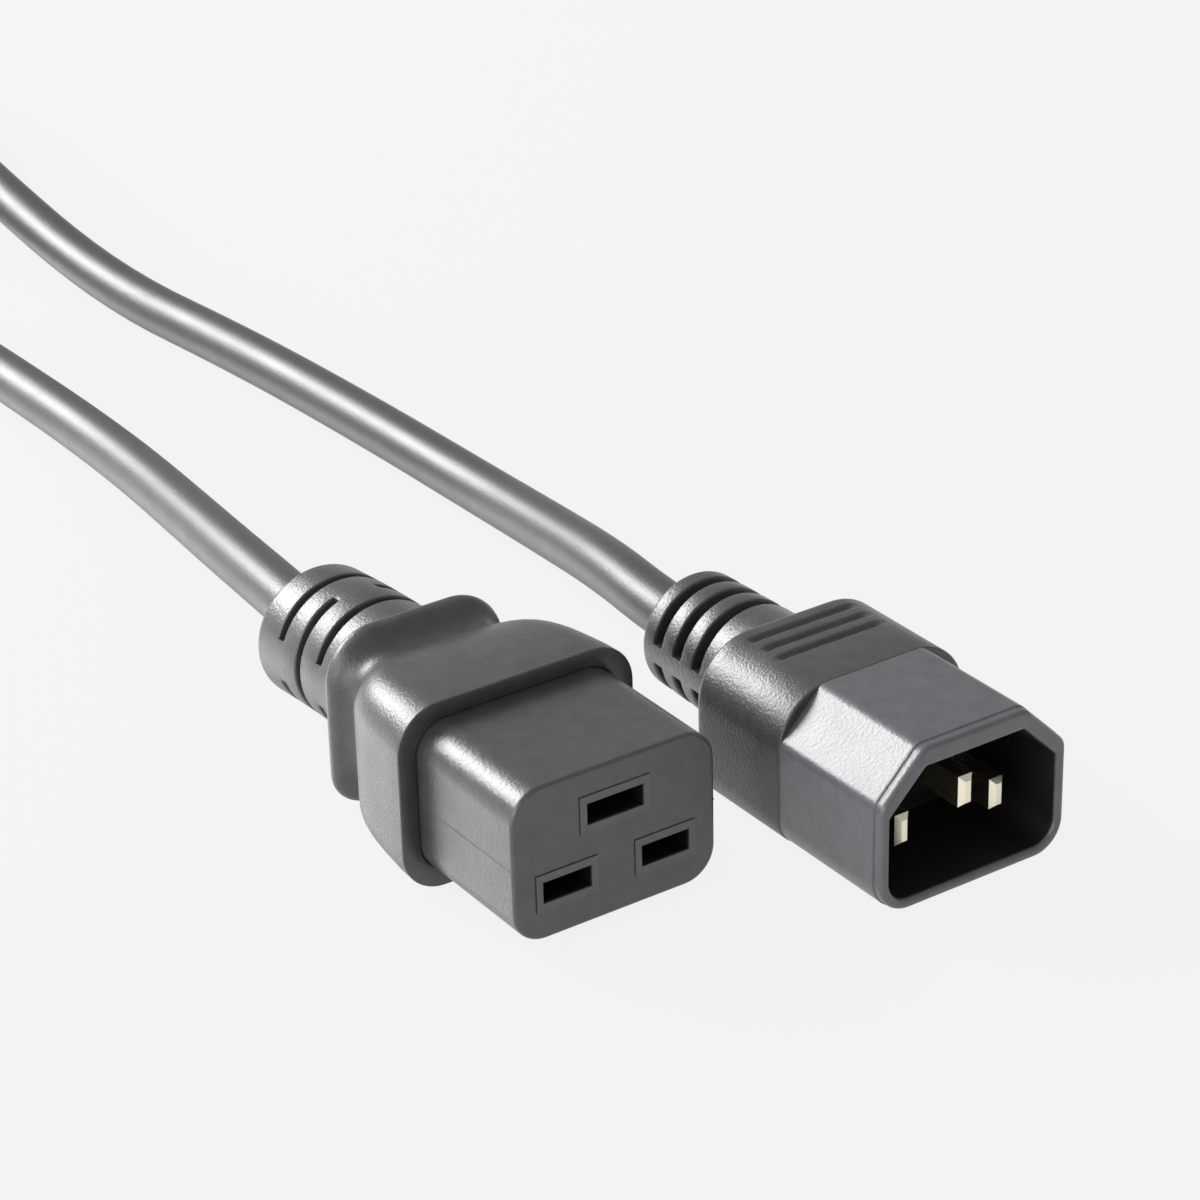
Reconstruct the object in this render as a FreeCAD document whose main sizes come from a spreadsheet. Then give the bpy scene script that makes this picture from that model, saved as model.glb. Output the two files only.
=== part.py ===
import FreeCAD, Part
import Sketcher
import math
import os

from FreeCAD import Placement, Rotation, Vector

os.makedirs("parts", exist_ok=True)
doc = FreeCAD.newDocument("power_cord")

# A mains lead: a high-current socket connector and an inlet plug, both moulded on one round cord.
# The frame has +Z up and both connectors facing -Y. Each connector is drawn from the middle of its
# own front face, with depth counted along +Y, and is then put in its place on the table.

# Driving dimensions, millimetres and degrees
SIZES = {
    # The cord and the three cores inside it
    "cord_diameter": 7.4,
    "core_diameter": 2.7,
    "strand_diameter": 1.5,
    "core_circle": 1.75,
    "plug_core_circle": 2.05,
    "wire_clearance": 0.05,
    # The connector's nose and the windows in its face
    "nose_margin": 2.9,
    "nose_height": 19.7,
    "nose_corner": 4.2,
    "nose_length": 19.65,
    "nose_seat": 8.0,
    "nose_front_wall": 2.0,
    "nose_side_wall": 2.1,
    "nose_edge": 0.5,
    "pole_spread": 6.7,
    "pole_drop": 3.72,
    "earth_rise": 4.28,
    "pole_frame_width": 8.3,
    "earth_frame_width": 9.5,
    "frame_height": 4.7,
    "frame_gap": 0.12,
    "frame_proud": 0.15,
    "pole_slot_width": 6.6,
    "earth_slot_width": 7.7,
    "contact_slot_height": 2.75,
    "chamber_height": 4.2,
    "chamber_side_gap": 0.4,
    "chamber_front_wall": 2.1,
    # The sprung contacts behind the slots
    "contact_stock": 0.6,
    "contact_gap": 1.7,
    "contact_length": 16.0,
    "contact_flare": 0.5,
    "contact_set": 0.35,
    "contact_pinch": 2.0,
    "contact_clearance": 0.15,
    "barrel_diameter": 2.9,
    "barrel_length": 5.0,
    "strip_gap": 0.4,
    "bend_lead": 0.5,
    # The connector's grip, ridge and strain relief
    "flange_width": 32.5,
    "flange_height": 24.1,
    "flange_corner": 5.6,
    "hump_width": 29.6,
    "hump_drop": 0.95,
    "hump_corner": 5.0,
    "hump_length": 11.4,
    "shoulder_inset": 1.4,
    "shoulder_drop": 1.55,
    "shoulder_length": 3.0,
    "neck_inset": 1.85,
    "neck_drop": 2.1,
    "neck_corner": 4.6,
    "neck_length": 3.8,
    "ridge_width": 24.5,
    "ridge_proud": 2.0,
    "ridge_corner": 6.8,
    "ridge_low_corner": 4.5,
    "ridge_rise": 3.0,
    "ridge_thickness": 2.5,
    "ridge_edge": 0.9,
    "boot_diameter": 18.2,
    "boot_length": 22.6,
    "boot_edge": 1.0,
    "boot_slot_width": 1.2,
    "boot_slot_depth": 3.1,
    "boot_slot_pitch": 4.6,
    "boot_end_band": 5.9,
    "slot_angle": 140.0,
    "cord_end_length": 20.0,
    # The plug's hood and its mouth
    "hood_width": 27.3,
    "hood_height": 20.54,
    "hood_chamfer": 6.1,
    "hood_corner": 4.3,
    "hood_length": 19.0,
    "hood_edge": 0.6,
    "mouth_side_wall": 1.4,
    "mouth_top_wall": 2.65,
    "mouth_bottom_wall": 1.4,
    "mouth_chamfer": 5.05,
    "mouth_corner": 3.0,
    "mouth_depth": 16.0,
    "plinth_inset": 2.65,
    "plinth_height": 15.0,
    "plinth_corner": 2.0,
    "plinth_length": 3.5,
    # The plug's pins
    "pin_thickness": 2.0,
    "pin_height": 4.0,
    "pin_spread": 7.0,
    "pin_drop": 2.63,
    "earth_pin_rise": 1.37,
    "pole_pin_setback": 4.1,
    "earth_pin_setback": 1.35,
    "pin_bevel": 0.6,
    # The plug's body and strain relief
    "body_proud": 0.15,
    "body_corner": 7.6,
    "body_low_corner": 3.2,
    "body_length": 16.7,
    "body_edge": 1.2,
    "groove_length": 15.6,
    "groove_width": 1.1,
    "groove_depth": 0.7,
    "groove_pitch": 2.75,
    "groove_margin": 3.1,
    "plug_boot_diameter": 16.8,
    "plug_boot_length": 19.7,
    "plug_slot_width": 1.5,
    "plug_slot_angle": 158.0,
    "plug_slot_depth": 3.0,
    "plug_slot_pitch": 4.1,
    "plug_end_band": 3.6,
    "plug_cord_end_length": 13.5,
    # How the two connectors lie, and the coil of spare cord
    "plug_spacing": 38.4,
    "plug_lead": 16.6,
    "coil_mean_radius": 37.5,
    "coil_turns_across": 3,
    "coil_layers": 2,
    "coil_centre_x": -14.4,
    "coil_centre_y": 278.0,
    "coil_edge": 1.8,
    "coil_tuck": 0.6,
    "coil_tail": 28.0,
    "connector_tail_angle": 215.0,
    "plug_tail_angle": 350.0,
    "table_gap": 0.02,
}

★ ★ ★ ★

# REQUIREMENTS
Please give an exact restatement of only the lines from the beginning of the material above to the line with "# own front", inclusive.

# EXPECTED OUTPUT
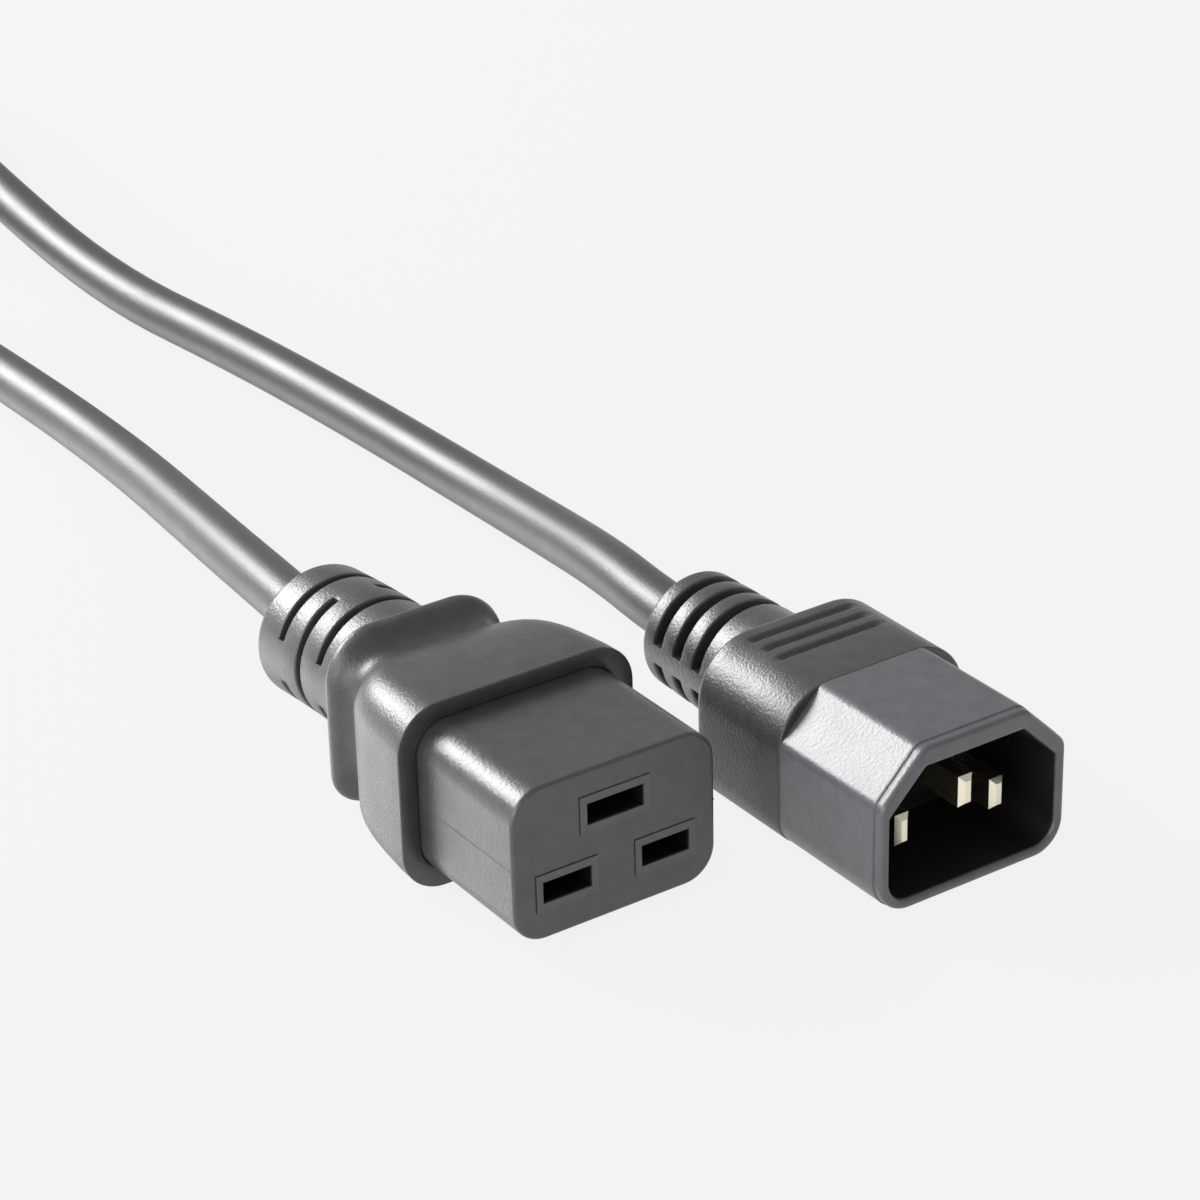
Reconstruct the object in this render as a FreeCAD document whose main sizes come from a spreadsheet. Then give the bpy scene script that makes this picture from that model, saved as model.glb. Output the two files only.
=== part.py ===
import FreeCAD, Part
import Sketcher
import math
import os

from FreeCAD import Placement, Rotation, Vector

os.makedirs("parts", exist_ok=True)
doc = FreeCAD.newDocument("power_cord")

# A mains lead: a high-current socket connector and an inlet plug, both moulded on one round cord.
# The frame has +Z up and both connectors facing -Y. Each connector is drawn from the middle of its
# own front face, with depth counted along +Y, and is then put in its place on the table.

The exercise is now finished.